I know that Messiah is coming (he who is called Christ). When he comes, he will tell us all things.” (John 4:25, ESV)

This doesn't necessarily mean she knew the Messiah would soon arrive. In fact, the Samaritans only had the Torah, not the rest of the Tanakh. They looked for the prophet Moses predicted, but not the Jewish Messiah as a descendent of David. They were more accepting of Jesus' mission because they didn't have the Jewish Messianic traditions.

They said to the woman, “It is no longer because of what you said that we believe, for we have heard for ourselves, and we know that this is indeed the Savior of the world.” (John 4:42, ESV)

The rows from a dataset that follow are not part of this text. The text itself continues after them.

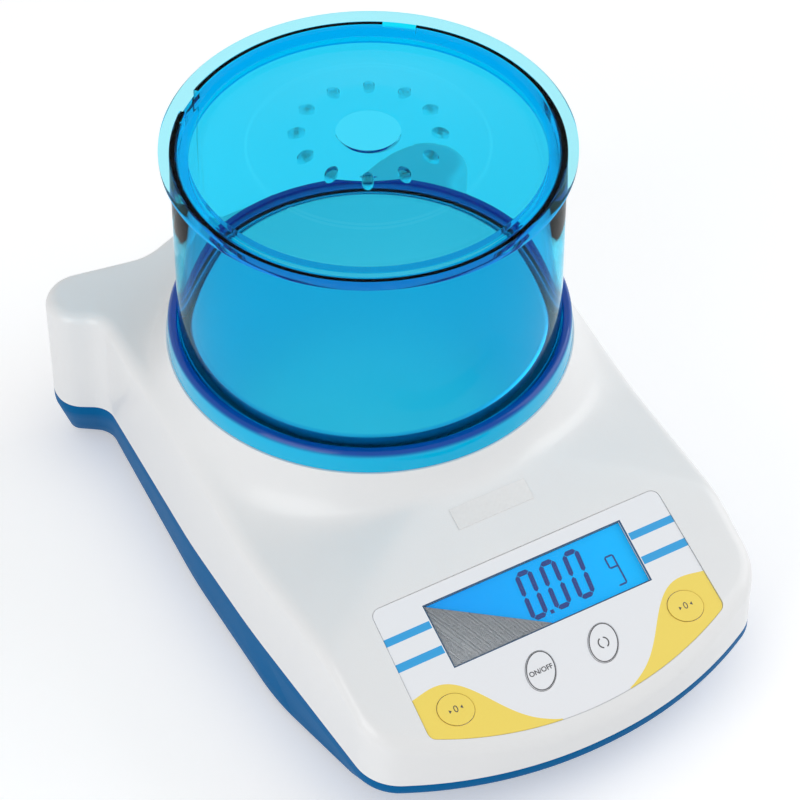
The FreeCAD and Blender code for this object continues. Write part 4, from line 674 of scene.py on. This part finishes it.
# Levelling wheels and their brass inserts. The wheels are fluted black plastic with a moulded stud.
wheel_plastic = Paint("wheel_plastic")
wheel_plastic.mottle((0.02, 0.02, 0.022), (0.03, 0.03, 0.032), 900.0, 0.4, 0.52)
wheel_plastic.wear(*(nodes["foot_wheel_" + corner] for corner in FOOT_NAMES))
brass = Paint("brass", metallic=1.0)
brass.mottle((0.68, 0.50, 0.22), (0.76, 0.58, 0.28), 700.0, 0.28, 0.4)
brass.wear(nodes["foot_inserts"])

# Control label. Printed film, glued in its bed: white, with two pairs of blue bars beside the
# display, yellow corners that sweep under the outer keys, and a thin dark line round the display.


def panel_spot(paint):
    """Two values in millimetres on the panel: across, and down the slope from the display's edge."""
    x, y, z = paint.place()
    down = (y - PANEL_Y) * -math.cos(PANEL_SLOPE) + (z - PANEL_Z) * -math.sin(PANEL_SLOPE)
    return x, down


SWEEP = ((13, 52.3), (17, 50.4), (21, 48.2), (25, 44.9), (29, 40.4), (33, 35.0), (37, 30.2),
         (41, 26.9), (45, 25.4), (50, 25.3), (56.4, 27))
SWEEP_START, SWEEP_SPAN = 13.0, 60.0
BAR_START, UPPER_BAR, LOWER_BAR = 38.3, (4.9, 7.5), (13.9, 16.7)
LINE_HALF, LINE_TOP, LINE_LOW = 38.0, -0.5, 22.5
WHITE_PRINT, BAR_BLUE, SWEEP_YELLOW = (0.86, 0.87, 0.90), (0.03, 0.37, 0.76), (0.93, 0.72, 0.13)
label_print = Paint("printed_label", roughness=0.34, specular_ior_level=0.45)
across, down = panel_spot(label_print)
outward = across.join("ABSOLUTE")
upper_bar = (down > UPPER_BAR[0]) * (down < UPPER_BAR[1])
lower_bar = (down > LOWER_BAR[0]) * (down < LOWER_BAR[1])
bars = (outward > BAR_START) * (upper_bar + lower_bar)
curve = label_print.node("ShaderNodeValToRGB", None, {0: outward * (1 / SWEEP_SPAN)})
ramp = curve.color_ramp
ramp.interpolation = "B_SPLINE"
for index, (reach, fall) in enumerate(SWEEP):
    stop = ramp.elements[0] if index == 0 else ramp.elements.new(reach / SWEEP_SPAN)
    stop.position = reach / SWEEP_SPAN
    stop.color = (fall / SWEEP_SPAN,) * 3 + (1,)
while len(ramp.elements) > len(SWEEP):
    ramp.elements.remove(ramp.elements[-1])
boundary = Value(label_print, curve.outputs[0]) * SWEEP_SPAN
yellow = (down > boundary) * (outward > SWEEP_START)
line = (outward < LINE_HALF) * (down > LINE_TOP) * (down < LINE_LOW)
tint = label_print.blend(bars, WHITE_PRINT, BAR_BLUE)
tint = label_print.blend(yellow, tint, SWEEP_YELLOW)
tint = label_print.blend(line, tint, (0.02, 0.07, 0.15))
label_print.feed("Base Color", tint)
label_print.wear(nodes["control_label"])

# Display. A blue backlit cell behind a clear window of acrylic: the light is brightest to the
# right, and dark segments on the cell show a plain 0.00, a unit sign and two small marks.
CELL_LOW, CELL_TOP, COVER_LOW, COVER_TOP, INK_HEIGHT = -4.5, -1.6, -1.48, -0.32, -1.54
lit = Paint("display_blue", roughness=0.25, emission_strength=0.2, specular_ior_level=0.1)
across, down = panel_spot(lit)
share = (across + SIGHT_HALF) * (1 / (2 * SIGHT_HALF))
glow = lit.blend(share, (0.0, 0.32, 0.86), (0.0, 0.47, 0.93))
lit.feed("Base Color", glow)
lit.feed("Emission Color", glow)
sight = rectangle((-SIGHT_HALF, -SIGHT_TALL), (SIGHT_HALF, 0.0))
glass = onto_panel(prism("display_cell", sight, CELL_LOW, CELL_TOP))
finish_mesh(glass)
lit.wear(glass)
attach(glass, "housing")
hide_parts("display_glass")
clear_cover = Paint("display_window", alpha=0.04, ior=1.5, specular_ior_level=0.3)
clear_cover.mottle((0.2, 0.5, 0.9), (0.25, 0.55, 0.92), 30.0, 0.03, 0.07)
cover = onto_panel(prism("window_cover", sight, COVER_LOW, COVER_TOP))
finish_mesh(cover)
clear_cover.wear(cover)
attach(cover, "housing")
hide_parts("display_window")
DIGIT_LEFT, DIGIT_TOP, DIGIT_WIDE, DIGIT_TALL = -5.9, -1.8, 6.4, 17.2
DIGIT_LEAN, DIGIT_STEP, DIGIT_COUNT = 1.6, 9.1, 3
STROKE, SEGMENT_GAP, POINT_SIZE, POINT_AWAY = 1.7, 0.14, 1.3, 0.7
UNIT_LEFT, UNIT_RIGHT, UNIT_TOP, UNIT_LOW, UNIT_STROKE = 27.2, 30.2, -9.0, -19.5, 0.3
MARK_X, MARK_LINE, UPPER_MARK_Y, LOWER_MARK_Y = -36.6, 0.3, -4.7, -16.9


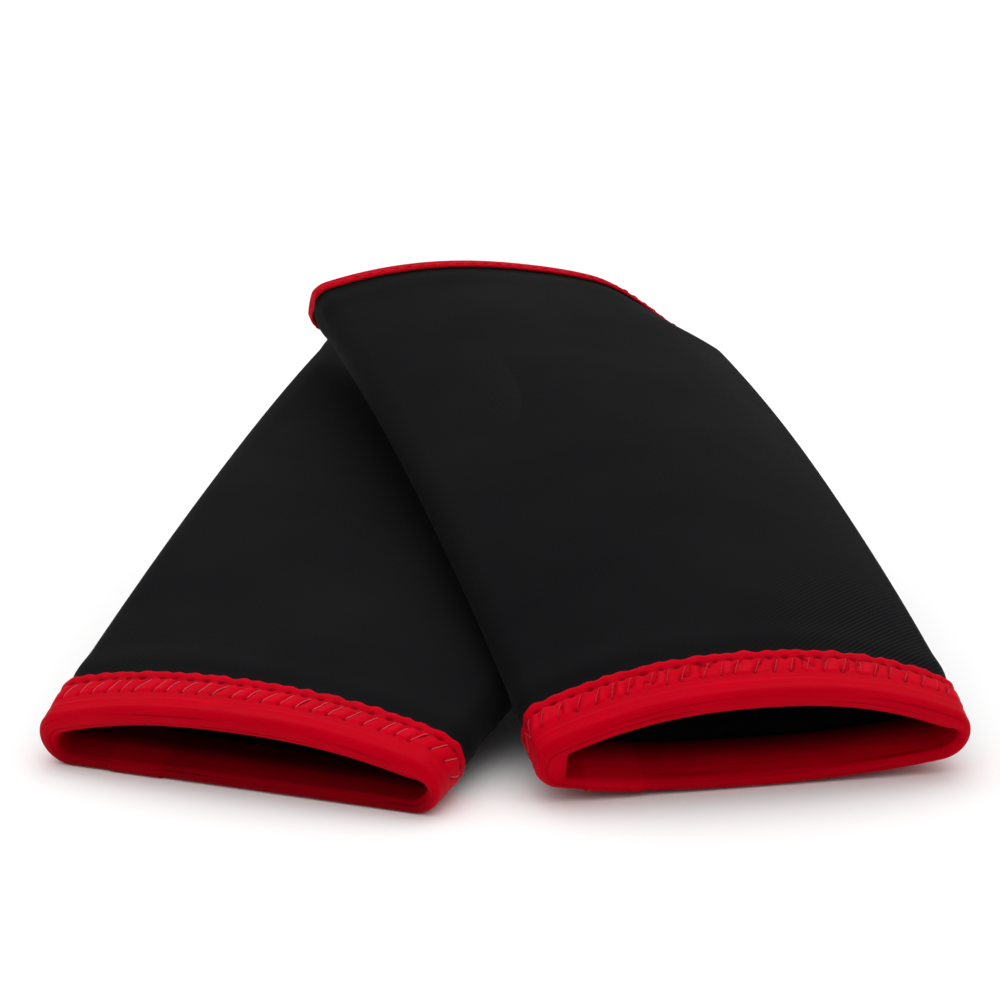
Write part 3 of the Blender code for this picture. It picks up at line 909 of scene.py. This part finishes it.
# ---- putting a pad together ----
def build_pad(side, finishes):
    """Every visual piece of one pad."""
    sleeve = Sleeve(side, PADS[side])
    skin = jersey(side, sleeve.girth)
    face = laminate(side + "_jersey_face", sleeve, FACE, ROUND_FACE, 200, 40, skin, face_relief)
    fit(face, side, "face_fabric")
    core = laminate(side + "_foam_wall", sleeve, CORE, ROUND_HIDDEN, 90, 60, finishes["foam"])
    fit(core, side, "foam_core")
    inside = laminate(side + "_lining", sleeve, LINING, ROUND_HIDDEN, 90, 90, finishes["lining"])
    fit(inside, side, "lining_fabric")
    pad = cushion(side + "_cushion", sleeve, finishes["cushion"])
    fit(pad, side, "elbow_cushion")
    fit(pocket(side + "_cushion_cover", sleeve, finishes["lining"]), side, "cushion_pocket")
    fit(seam_stitches(side + "_seam_stitches", sleeve, finishes["black_thread"]), side,
        "seam_thread")
    fit(strip(side + "_inner_tape", sleeve, finishes["lining"]), side, "seam_tape")
    for number, end in enumerate(BINDINGS):
        seed = 100 * (number + 1) + (7 if side == "top" else 3)
        tape = binding(f"{side}_{end}_tape", sleeve, end, seed, finishes["tape"])
        fit(tape, side, end + "_binding")
        stitches = binding_stitches(f"{side}_{end}_stitches", sleeve, end, seed,
                                    finishes[side + "_thread"])
        fit(stitches, side, end + "_thread")


# ---- the studio ----
CAMERA_PLACE = (-0.0006, -0.6451, 0.211)
CAMERA_PITCH = 14.34
CAMERA_LENS = 80.0
SKY_LOW = 0.08
SKY_GAIN = 1.74
SKY_CURVE = 1.5
OVERHEAD_PLACE = (0.0, -0.2, 1.3)
OVERHEAD_SIZE = 1.6
OVERHEAD_POWER = 1.5
FLOOR_RADIUS = 12.0
FLOOR_COLOUR = (0.97, 0.965, 0.965, 1.0)


def camera():
    """A long lens, low in front of the forearm ends."""
    data = bpy.data.cameras.new("camera")
    data.lens = CAMERA_LENS
    made = bpy.data.objects.new("camera", data)
    made.location = CAMERA_PLACE
    made.rotation_euler = (math.radians(90.0 - CAMERA_PITCH), 0.0, 0.0)
    bpy.context.scene.collection.objects.link(made)
    bpy.context.scene.camera = made


def soft_light(name, place, aim, size, power):
    """Round area light that faces a point."""
    data = bpy.data.lights.new(name, "AREA")
    data.shape = "DISK"
    data.size = size
    data.energy = power
    made = bpy.data.objects.new(name, data)
    made.location = place
    made.rotation_euler = (Vector(aim) - Vector(place)).to_track_quat("-Z", "Y").to_euler()
    bpy.context.scene.collection.objects.link(made)


def sky():
    """White backdrop, and light that comes mostly from above."""
    world = bpy.data.worlds.new("studio")
    world.use_nodes = True
    tree = world.node_tree
    tree.nodes.clear()
    nodes = {kind: tree.nodes.new("ShaderNode" + kind)
             for kind in ("TexCoord", "SeparateXYZ", "LightPath", "MixShader", "OutputWorld")}
    tree.links.new(nodes["TexCoord"].outputs["Generated"], nodes["SeparateXYZ"].inputs[0])
    value = nodes["SeparateXYZ"].outputs["Z"]
    for operation, numbers in (("MAXIMUM", (0.0,)), ("POWER", (SKY_CURVE,)),
                               ("MULTIPLY_ADD", (SKY_GAIN, SKY_LOW))):
        step = tree.nodes.new("ShaderNodeMath")
        step.operation = operation
        tree.links.new(value, step.inputs[0])
        for i, number in enumerate(numbers):
            step.inputs[i + 1].default_value = number
        value = step.outputs[0]
    glow, backdrop = (tree.nodes.new("ShaderNodeBackground") for _ in range(2))
    for background in (glow, backdrop):
        background.inputs["Color"].default_value = (1.0, 1.0, 1.0, 1.0)
    tree.links.new(value, glow.inputs["Strength"])
    tree.links.new(nodes["LightPath"].outputs["Is Camera Ray"], nodes["MixShader"].inputs[0])
    tree.links.new(glow.outputs[0], nodes["MixShader"].inputs[1])
    tree.links.new(backdrop.outputs[0], nodes["MixShader"].inputs[2])
    tree.links.new(nodes["MixShader"].outputs[0], nodes["OutputWorld"].inputs["Surface"])
    bpy.context.scene.world = world


def studio():
    """White floor, sky and one soft light overhead."""
    bpy.ops.mesh.primitive_circle_add(vertices=96, radius=FLOOR_RADIUS, fill_type="NGON",
                                      location=(0.0, 0.0, -0.1 * MM))
    floor = bpy.context.object
    floor.name = "floor"
    paper = bpy.data.materials.new("white_paper")
    paper.use_nodes = True
    shader = paper.node_tree.nodes["Principled BSDF"]
    shader.inputs["Base Color"].default_value = FLOOR_COLOUR
    shader.inputs["Roughness"].default_value = 0.9
    shader.inputs["Specular IOR Level"].default_value = 0.1
    floor.data.materials.append(paper)
    sky()
    bpy.context.scene.view_settings.view_transform = "Standard"
    soft_light("overhead", OVERHEAD_PLACE, (0.0, 0.0, 0.0), OVERHEAD_SIZE, OVERHEAD_POWER)


def main():
    camera()
    studio()
    finishes = {
        "foam": foam("black_foam_rubber", (0.012, 0.012, 0.012), (0.022, 0.022, 0.022)),
        "cushion": foam("grey_cushion_foam", (0.09, 0.09, 0.10), (0.15, 0.15, 0.16)),
        "lining": lining_cloth(),
        "tape": red_tape(),
        # painted highlight: the bottom pad's thread is a paler, pinker red than the top pad's, for
        # the light its stitches catch
        "bottom_thread": thread("red_thread_painted_highlight", (0.78, 0.08, 0.11), (0.56, 0.02, 0.04), 0.5),
        "top_thread": thread("red_thread", (0.56, 0.006, 0.018), (0.40, 0.0, 0.010), 0.6),
        "black_thread": thread("black_thread", (0.035, 0.035, 0.038), (0.012, 0.012, 0.014), 0.5),
    }
    for side in PADS:
        build_pad(side, finishes)


main()
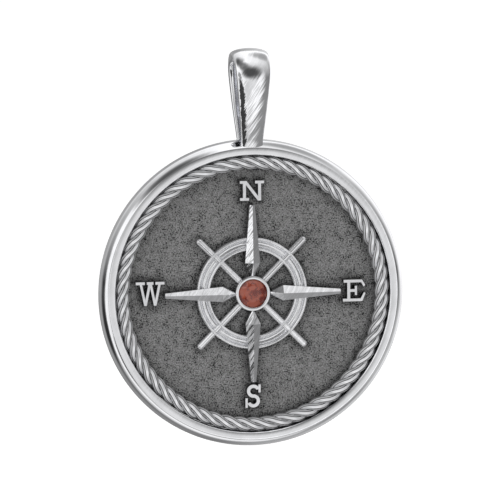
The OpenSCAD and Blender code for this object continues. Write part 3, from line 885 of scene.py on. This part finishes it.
# Azimuth, elevation, radius and edge in degrees, then the tone. Later cards hang in front.
CARDS = [
    (10, -6, 8, 5, 0.78),  # in the rim's flat face and on the letters
    (-24, 48, 7, 15, 0.22),  # in the east needle's inner point
    (3, 23, 9, 24, 0.08),  # the dark spot on the bail
    (-6, -17, 4, 11, 0.7),  # in the middle of the bail's leg
    (-45, 3, 16, 4, 0.36),  # in the left facets of the needles that point north and south
    (-52, -1, 3, 4, 1.15),  # a small white box for the north needle
    (-37, -26, 18, 2, 0.05),  # the black strip along the bail's left edge
    (-56, -33, 9, 4, 0.05),  # in the north needle's inner point
    (-68, 58, 2, 26, 0.1),  # in the rim at the upper left
    (-106, -20, 7, 13, 0.03),  # in the rim at the left
    (113, 61, 4, 20, 0.38),  # in the rim at the upper right
    (98, -50, 4, 14, 0.3),  # in the rim at the lower right
]
for azimuth, elevation, radius, edge, card_tone in CARDS:
    tone = add_card(tone, azimuth, elevation, radius, edge, card_tone)
seen = sky.nodes.new("ShaderNodeLightPath").outputs["Is Camera Ray"]
tone = mix_float(sky, seen, tone, 1.0)
grey = add_node(sky, "ShaderNodeCombineColor", {"Red": tone, "Green": tone, "Blue": tone})
sky.links.new(grey.outputs[0], background.inputs["Color"])
background.inputs["Strength"].default_value = 1.0
print("grey and black cards hang in the studio, and the camera sees plain white")


# %% Soft lamp
def soft_lamp(name, place, target, size, watts):
    data = bpy.data.lights.new(name, "AREA")
    data.size = size
    data.energy = watts
    lamp = bpy.data.objects.new(name, data)
    lamp.location = place
    lamp.rotation_euler = (Vector(target) - Vector(place)).to_track_quat("-Z", "Y").to_euler()
    lamp.visible_glossy = False
    bpy.context.scene.collection.objects.link(lamp)
    return lamp


middle = Vector((0, 0, -DISC_DROP * MM))
soft_lamp("key_box", (-0.25, -0.3, 0.35), middle, 0.2, 1.2)

# %% Camera
AZIMUTH, ELEVATION, ROLL = math.radians(-10.0), math.radians(6.1), math.radians(0.49)
DISTANCE = 0.4
SENSOR_W, LENS_PIXELS, PICTURE_PIXELS = 36, 4950, 500
FACE_IN_VIEW = Vector((0.304 * MM, -3.565 * MM, -DISTANCE))
right = Vector((math.cos(AZIMUTH), math.sin(AZIMUTH), 0))
back = Vector((math.sin(AZIMUTH) * math.cos(ELEVATION), -math.cos(AZIMUTH) * math.cos(ELEVATION),
               math.sin(ELEVATION)))
up = back.cross(right)
turned_right = right * math.cos(ROLL) - up * math.sin(ROLL)
turned_up = right * math.sin(ROLL) + up * math.cos(ROLL)
look = Matrix((turned_right, turned_up, back)).transposed()
camera_data = bpy.data.cameras.new("camera")
camera_data.sensor_width = SENSOR_W
camera_data.lens = SENSOR_W * LENS_PIXELS / PICTURE_PIXELS
camera_data.clip_start, camera_data.clip_end = 0.01, 100
camera = bpy.data.objects.new("camera", camera_data)
face_middle = Vector((0, -FACE_Z * MM, -DISC_DROP * MM))
camera.matrix_world = Matrix.Translation(face_middle - look @ FACE_IN_VIEW) @ look.to_4x4()
bpy.context.scene.collection.objects.link(camera)
bpy.context.scene.camera = camera
bpy.context.scene.view_settings.view_transform = "Standard"
print("camera is", round((camera.location - face_middle).length, 3), "m away")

Though a later Samaritan text speaks of a Messiah-like figure (Taheb, Marqah Memar 4: 7, 12), the Samaritans of Jesus’ time only expected a great teacher-prophet. The “Messiah” as King and Priest was a Jewish Israelite, and not a Samaritan Israelite concept, as far as we know. For that reason, the reply of the Samaritan woman shows this was not an imaginary or symbolic conversation (“ he will explain everything to us”). In view of this, it seems that now the woman graciously used distinctly Jewish terminology to relate to Jesus – the Jew. Just as Jesus was choosing to climb the wall of taboos, so now was the Samaritan woman. -- Lizorkin-Eyzenberg, Eli. The Jewish Gospel of John: Discovering Jesus, King of All Israel (p. 57). Jewish Studies for Christians. Kindle Edition.

The Samaritans looked for a Messiah, a prophet like Moses (Deut. 18:18). -- Robertson, A. T. (1933). Word Pictures in the New Testament (Jn 4:25). Nashville, TN: Broadman Press.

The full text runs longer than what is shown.